» **Data shown**:
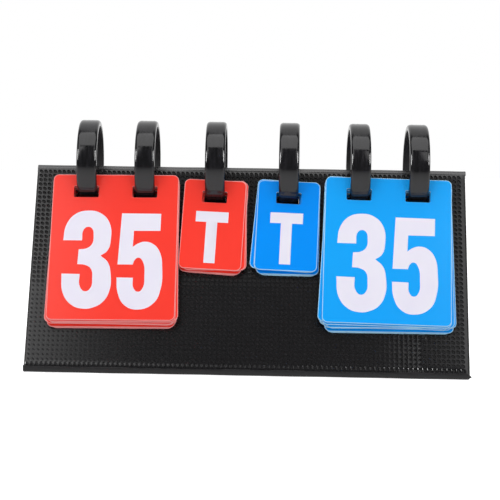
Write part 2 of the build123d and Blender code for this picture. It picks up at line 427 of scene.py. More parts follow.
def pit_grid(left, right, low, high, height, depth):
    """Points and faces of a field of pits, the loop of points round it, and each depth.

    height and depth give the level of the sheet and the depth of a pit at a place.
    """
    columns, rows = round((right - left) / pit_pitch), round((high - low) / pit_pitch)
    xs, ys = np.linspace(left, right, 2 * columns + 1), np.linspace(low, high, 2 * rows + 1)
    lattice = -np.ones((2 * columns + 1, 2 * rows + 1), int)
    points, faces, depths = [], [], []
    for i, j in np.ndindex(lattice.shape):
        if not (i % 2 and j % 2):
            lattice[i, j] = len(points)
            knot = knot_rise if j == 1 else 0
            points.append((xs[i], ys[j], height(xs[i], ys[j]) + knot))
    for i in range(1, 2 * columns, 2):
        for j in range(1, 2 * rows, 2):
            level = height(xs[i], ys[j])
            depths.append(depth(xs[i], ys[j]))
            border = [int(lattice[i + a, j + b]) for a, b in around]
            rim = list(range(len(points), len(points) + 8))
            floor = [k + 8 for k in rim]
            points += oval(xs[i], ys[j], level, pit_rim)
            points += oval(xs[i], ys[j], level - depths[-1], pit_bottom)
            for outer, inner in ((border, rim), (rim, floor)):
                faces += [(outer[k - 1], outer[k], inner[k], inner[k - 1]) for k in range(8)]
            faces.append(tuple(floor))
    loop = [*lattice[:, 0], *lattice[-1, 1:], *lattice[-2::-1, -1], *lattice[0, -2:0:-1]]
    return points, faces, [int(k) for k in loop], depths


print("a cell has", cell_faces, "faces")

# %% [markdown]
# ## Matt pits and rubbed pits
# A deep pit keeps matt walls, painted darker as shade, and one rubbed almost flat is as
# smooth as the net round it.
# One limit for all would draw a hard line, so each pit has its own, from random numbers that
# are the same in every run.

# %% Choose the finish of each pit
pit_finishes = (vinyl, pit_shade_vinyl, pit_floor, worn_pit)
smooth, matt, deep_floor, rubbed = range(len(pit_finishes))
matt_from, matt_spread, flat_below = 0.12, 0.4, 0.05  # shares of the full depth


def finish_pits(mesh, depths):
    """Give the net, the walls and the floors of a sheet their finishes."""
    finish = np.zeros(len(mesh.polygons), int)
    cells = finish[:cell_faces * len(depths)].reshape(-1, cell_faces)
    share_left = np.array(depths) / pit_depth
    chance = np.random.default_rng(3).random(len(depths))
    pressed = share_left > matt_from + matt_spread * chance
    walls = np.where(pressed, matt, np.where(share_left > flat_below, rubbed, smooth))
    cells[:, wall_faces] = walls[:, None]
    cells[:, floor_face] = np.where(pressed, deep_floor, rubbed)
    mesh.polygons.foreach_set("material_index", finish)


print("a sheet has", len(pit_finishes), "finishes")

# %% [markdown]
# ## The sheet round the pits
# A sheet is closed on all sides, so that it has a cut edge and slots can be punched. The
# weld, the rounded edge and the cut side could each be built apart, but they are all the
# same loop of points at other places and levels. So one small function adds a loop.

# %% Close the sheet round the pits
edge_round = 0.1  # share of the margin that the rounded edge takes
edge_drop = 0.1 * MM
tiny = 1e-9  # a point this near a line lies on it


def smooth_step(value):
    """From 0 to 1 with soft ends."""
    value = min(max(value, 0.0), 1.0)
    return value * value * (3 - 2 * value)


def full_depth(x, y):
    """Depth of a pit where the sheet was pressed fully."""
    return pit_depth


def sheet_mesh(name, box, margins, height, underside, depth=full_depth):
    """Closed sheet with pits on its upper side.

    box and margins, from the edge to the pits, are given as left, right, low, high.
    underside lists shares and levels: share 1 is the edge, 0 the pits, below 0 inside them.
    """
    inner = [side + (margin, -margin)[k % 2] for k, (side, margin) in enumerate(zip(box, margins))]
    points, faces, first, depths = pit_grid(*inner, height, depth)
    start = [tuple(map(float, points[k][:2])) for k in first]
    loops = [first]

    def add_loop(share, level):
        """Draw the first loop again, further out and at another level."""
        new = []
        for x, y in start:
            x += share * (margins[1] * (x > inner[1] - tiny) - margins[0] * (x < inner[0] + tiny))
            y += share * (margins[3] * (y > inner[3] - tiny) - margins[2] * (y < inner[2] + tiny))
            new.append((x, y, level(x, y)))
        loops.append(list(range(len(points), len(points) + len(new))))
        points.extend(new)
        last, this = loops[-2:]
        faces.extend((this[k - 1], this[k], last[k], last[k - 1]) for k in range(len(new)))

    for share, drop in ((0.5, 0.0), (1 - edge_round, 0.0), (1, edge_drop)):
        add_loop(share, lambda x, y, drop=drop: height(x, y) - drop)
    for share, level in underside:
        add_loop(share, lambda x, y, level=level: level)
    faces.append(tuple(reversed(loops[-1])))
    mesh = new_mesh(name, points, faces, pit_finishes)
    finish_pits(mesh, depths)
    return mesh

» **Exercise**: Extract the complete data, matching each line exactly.

» **Full output**:
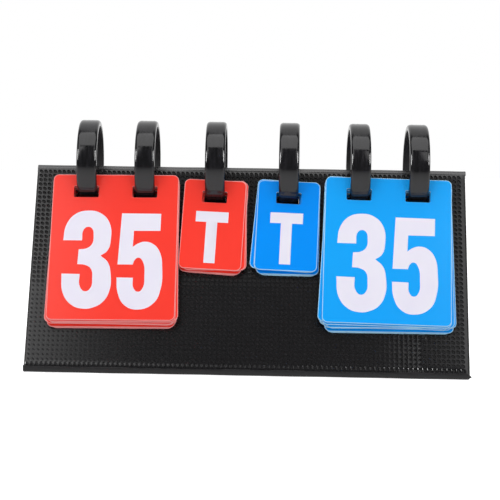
Write part 2 of the build123d and Blender code for this picture. It picks up at line 427 of scene.py. More parts follow.
def pit_grid(left, right, low, high, height, depth):
    """Points and faces of a field of pits, the loop of points round it, and each depth.

    height and depth give the level of the sheet and the depth of a pit at a place.
    """
    columns, rows = round((right - left) / pit_pitch), round((high - low) / pit_pitch)
    xs, ys = np.linspace(left, right, 2 * columns + 1), np.linspace(low, high, 2 * rows + 1)
    lattice = -np.ones((2 * columns + 1, 2 * rows + 1), int)
    points, faces, depths = [], [], []
    for i, j in np.ndindex(lattice.shape):
        if not (i % 2 and j % 2):
            lattice[i, j] = len(points)
            knot = knot_rise if j == 1 else 0
            points.append((xs[i], ys[j], height(xs[i], ys[j]) + knot))
    for i in range(1, 2 * columns, 2):
        for j in range(1, 2 * rows, 2):
            level = height(xs[i], ys[j])
            depths.append(depth(xs[i], ys[j]))
            border = [int(lattice[i + a, j + b]) for a, b in around]
            rim = list(range(len(points), len(points) + 8))
            floor = [k + 8 for k in rim]
            points += oval(xs[i], ys[j], level, pit_rim)
            points += oval(xs[i], ys[j], level - depths[-1], pit_bottom)
            for outer, inner in ((border, rim), (rim, floor)):
                faces += [(outer[k - 1], outer[k], inner[k], inner[k - 1]) for k in range(8)]
            faces.append(tuple(floor))
    loop = [*lattice[:, 0], *lattice[-1, 1:], *lattice[-2::-1, -1], *lattice[0, -2:0:-1]]
    return points, faces, [int(k) for k in loop], depths


print("a cell has", cell_faces, "faces")

# %% [markdown]
# ## Matt pits and rubbed pits
# A deep pit keeps matt walls, painted darker as shade, and one rubbed almost flat is as
# smooth as the net round it.
# One limit for all would draw a hard line, so each pit has its own, from random numbers that
# are the same in every run.

# %% Choose the finish of each pit
pit_finishes = (vinyl, pit_shade_vinyl, pit_floor, worn_pit)
smooth, matt, deep_floor, rubbed = range(len(pit_finishes))
matt_from, matt_spread, flat_below = 0.12, 0.4, 0.05  # shares of the full depth


def finish_pits(mesh, depths):
    """Give the net, the walls and the floors of a sheet their finishes."""
    finish = np.zeros(len(mesh.polygons), int)
    cells = finish[:cell_faces * len(depths)].reshape(-1, cell_faces)
    share_left = np.array(depths) / pit_depth
    chance = np.random.default_rng(3).random(len(depths))
    pressed = share_left > matt_from + matt_spread * chance
    walls = np.where(pressed, matt, np.where(share_left > flat_below, rubbed, smooth))
    cells[:, wall_faces] = walls[:, None]
    cells[:, floor_face] = np.where(pressed, deep_floor, rubbed)
    mesh.polygons.foreach_set("material_index", finish)


print("a sheet has", len(pit_finishes), "finishes")

# %% [markdown]
# ## The sheet round the pits
# A sheet is closed on all sides, so that it has a cut edge and slots can be punched. The
# weld, the rounded edge and the cut side could each be built apart, but they are all the
# same loop of points at other places and levels. So one small function adds a loop.

# %% Close the sheet round the pits
edge_round = 0.1  # share of the margin that the rounded edge takes
edge_drop = 0.1 * MM
tiny = 1e-9  # a point this near a line lies on it


def smooth_step(value):
    """From 0 to 1 with soft ends."""
    value = min(max(value, 0.0), 1.0)
    return value * value * (3 - 2 * value)


def full_depth(x, y):
    """Depth of a pit where the sheet was pressed fully."""
    return pit_depth


def sheet_mesh(name, box, margins, height, underside, depth=full_depth):
    """Closed sheet with pits on its upper side.

    box and margins, from the edge to the pits, are given as left, right, low, high.
    underside lists shares and levels: share 1 is the edge, 0 the pits, below 0 inside them.
    """
    inner = [side + (margin, -margin)[k % 2] for k, (side, margin) in enumerate(zip(box, margins))]
    points, faces, first, depths = pit_grid(*inner, height, depth)
    start = [tuple(map(float, points[k][:2])) for k in first]
    loops = [first]

    def add_loop(share, level):
        """Draw the first loop again, further out and at another level."""
        new = []
        for x, y in start:
            x += share * (margins[1] * (x > inner[1] - tiny) - margins[0] * (x < inner[0] + tiny))
            y += share * (margins[3] * (y > inner[3] - tiny) - margins[2] * (y < inner[2] + tiny))
            new.append((x, y, level(x, y)))
        loops.append(list(range(len(points), len(points) + len(new))))
        points.extend(new)
        last, this = loops[-2:]
        faces.extend((this[k - 1], this[k], last[k], last[k - 1]) for k in range(len(new)))

    for share, drop in ((0.5, 0.0), (1 - edge_round, 0.0), (1, edge_drop)):
        add_loop(share, lambda x, y, drop=drop: height(x, y) - drop)
    for share, level in underside:
        add_loop(share, lambda x, y, level=level: level)
    faces.append(tuple(reversed(loops[-1])))
    mesh = new_mesh(name, points, faces, pit_finishes)
    finish_pits(mesh, depths)
    return mesh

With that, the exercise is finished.